STATED PROBLEM: Output the material below in full, exactly as it is.

DATASET EXTRACT:
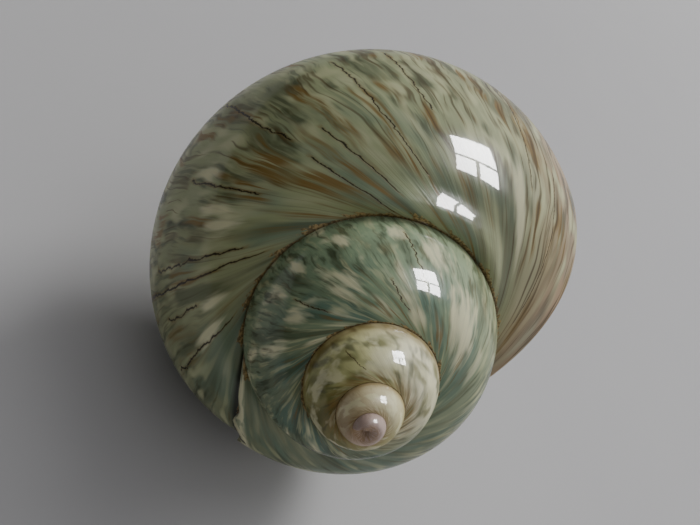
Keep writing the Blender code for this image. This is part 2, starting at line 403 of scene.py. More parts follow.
def wall_at(angle):
    """Wall thickness, thin at the lip and thicker behind it."""
    past = bench.math("MAXIMUM", bench.math("MULTIPLY", angle, -1.0), 0.0)
    behind = bench.math("MINIMUM", bench.math("DIVIDE", past, LIP_TAPER), 1.0)
    return bench.math("ADD", from_to(size["Lip wall"], size["Wall"], behind), scar_inset(angle))


print("rules laid")

# %% [markdown]
# ## The sheets
# The shell broke once and grew on from inside the broken edge, so it is wound in two parts. The
# older one is closed by a lid behind the break, and the newer one starts there a little smaller,
# runs to the lip, turns over its edge and comes back as the inner skin.

# %% The older shell, up to the break
OLDER_ROWS, LID_ROWS, TIP_ROWS = 340, 6, 8
ROW_SPREAD = 0.75            # below 1, the rows lie closer together towards the break
RAG_REACH = 7.0              # the rows straighten out over this many degrees behind the break
TIP_CAP = 10.0               # the tip is rounded over this growth angle


def older_angle(share, down):
    """From the tip to the broken edge, whose last rows wander with it."""
    eased_share = bench.math("POWER", share, ROW_SPREAD)
    angle = from_to(size["Oldest angle"], size["Scar angle"], eased_share)
    near = bench.band(angle, bench.math("SUBTRACT", size["Scar angle"], RAG_REACH), size["Scar angle"])
    return angle, bench.math("MULTIPLY", rag(down), near)


def lid_angle(share, down):
    """The lid that closes the older shell starts at the broken edge and ends flat."""
    return size["Scar angle"], bench.math("MULTIPLY", rag(down), left_of(share))


def tip_angle(share, down):
    """The tip is capped by a small dome."""
    return bench.math("SUBTRACT", size["Oldest angle"], bench.math("MULTIPLY", falling(share), TIP_CAP)), None


older = sheet(bench, size, OLDER_ROWS, older_angle)
older_lid = sheet(bench, size, LID_ROWS, lid_angle, gather_of=left_of)
tip_cap = sheet(bench, size, TIP_ROWS, tip_angle, gather_of=rising)
print("older shell:", OLDER_ROWS, "rows")

# %% The newer shell: outer skin, the lip's edge, inner skin and its deep end
NEWER_ROWS, NEWER_LID_ROWS, EDGE_ROWS, INNER_ROWS, DEEP_ROWS = 150, 2, 8, 60, 6
EDGE_REACH = 1.0             # the lip's edge is rounded over this growth angle
DEEP_DOME = 6.0              # and the deep end of the hollow over this one
WELT_TOP = 3.0               # the swelling's lower side rises up to here, in degrees down
WELT_BACK, WELT_LEVEL = -1.5, 4.0      # its upper side rises between these
WELT_RISE, WELT_FALL = 25.0, 20.0      # and its two ends over these growth angles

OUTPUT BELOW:
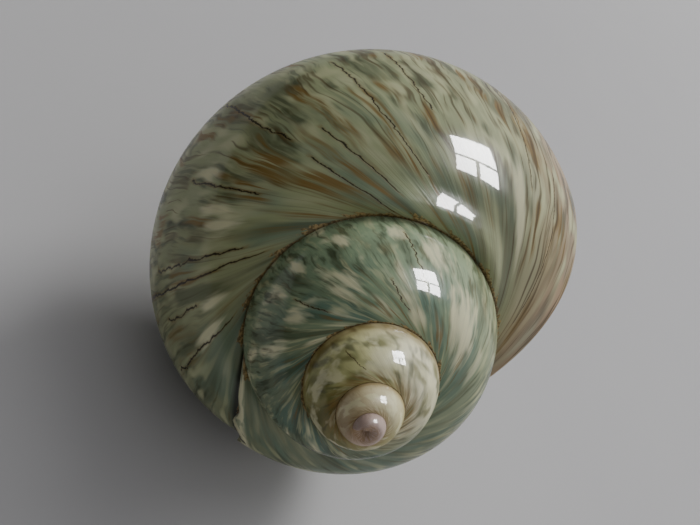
Keep writing the Blender code for this image. This is part 2, starting at line 403 of scene.py. More parts follow.
def wall_at(angle):
    """Wall thickness, thin at the lip and thicker behind it."""
    past = bench.math("MAXIMUM", bench.math("MULTIPLY", angle, -1.0), 0.0)
    behind = bench.math("MINIMUM", bench.math("DIVIDE", past, LIP_TAPER), 1.0)
    return bench.math("ADD", from_to(size["Lip wall"], size["Wall"], behind), scar_inset(angle))


print("rules laid")

# %% [markdown]
# ## The sheets
# The shell broke once and grew on from inside the broken edge, so it is wound in two parts. The
# older one is closed by a lid behind the break, and the newer one starts there a little smaller,
# runs to the lip, turns over its edge and comes back as the inner skin.

# %% The older shell, up to the break
OLDER_ROWS, LID_ROWS, TIP_ROWS = 340, 6, 8
ROW_SPREAD = 0.75            # below 1, the rows lie closer together towards the break
RAG_REACH = 7.0              # the rows straighten out over this many degrees behind the break
TIP_CAP = 10.0               # the tip is rounded over this growth angle


def older_angle(share, down):
    """From the tip to the broken edge, whose last rows wander with it."""
    eased_share = bench.math("POWER", share, ROW_SPREAD)
    angle = from_to(size["Oldest angle"], size["Scar angle"], eased_share)
    near = bench.band(angle, bench.math("SUBTRACT", size["Scar angle"], RAG_REACH), size["Scar angle"])
    return angle, bench.math("MULTIPLY", rag(down), near)


def lid_angle(share, down):
    """The lid that closes the older shell starts at the broken edge and ends flat."""
    return size["Scar angle"], bench.math("MULTIPLY", rag(down), left_of(share))


def tip_angle(share, down):
    """The tip is capped by a small dome."""
    return bench.math("SUBTRACT", size["Oldest angle"], bench.math("MULTIPLY", falling(share), TIP_CAP)), None


older = sheet(bench, size, OLDER_ROWS, older_angle)
older_lid = sheet(bench, size, LID_ROWS, lid_angle, gather_of=left_of)
tip_cap = sheet(bench, size, TIP_ROWS, tip_angle, gather_of=rising)
print("older shell:", OLDER_ROWS, "rows")

# %% The newer shell: outer skin, the lip's edge, inner skin and its deep end
NEWER_ROWS, NEWER_LID_ROWS, EDGE_ROWS, INNER_ROWS, DEEP_ROWS = 150, 2, 8, 60, 6
EDGE_REACH = 1.0             # the lip's edge is rounded over this growth angle
DEEP_DOME = 6.0              # and the deep end of the hollow over this one
WELT_TOP = 3.0               # the swelling's lower side rises up to here, in degrees down
WELT_BACK, WELT_LEVEL = -1.5, 4.0      # its upper side rises between these
WELT_RISE, WELT_FALL = 25.0, 20.0      # and its two ends over these growth angles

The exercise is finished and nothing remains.